The Head of Engineering in Italy was a continuous source of inspiration and learning for me - even if he wasn’t my direct line manager. He has some great skills: hard worker, smart, he’s able to let most of the things go - but chooses his own battles. Talking about his management style will take me another article, so I won’t.

When he understood that I was soon going to leave the company he told me to go and read “Radical Candor” as a fundamental book for anyone who wants to become a leader. He basically told me I wasn’t ready yet to manage people - but that no one is, when it happens.


Thanks to this reading - and his actions on the daily work - I learned to care personally for each and every individual that finds themself working with me. It’s something you have to carefully repeat and remind yourself every day.
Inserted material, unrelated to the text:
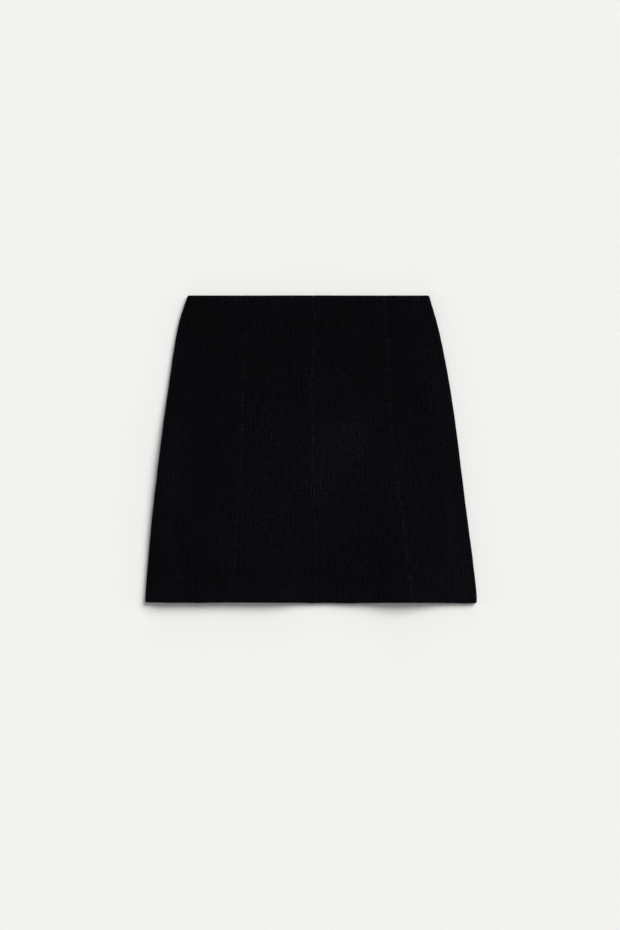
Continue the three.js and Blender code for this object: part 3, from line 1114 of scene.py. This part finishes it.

Communicate vision, inspire solutions, build stuff

As a final note here’s something I learned just as I was leaving Scalapay, at the end of 2022. The solution you have in mind, as a product manager or as a founder, doesn’t really matter in the end. What matters is perfectly knowing what the problem is and who are the people you’re solving that problem for.

The most important thing I bring with me is this: have a clear vision of what the future will look like, in 5,10 or 20 years. Spend time talking to people about it and become the ultimate customer of what your company is building. If you do just this task right, the people that work with you will be automatically pushed into building a solution that is able to delight, inspire and surprise.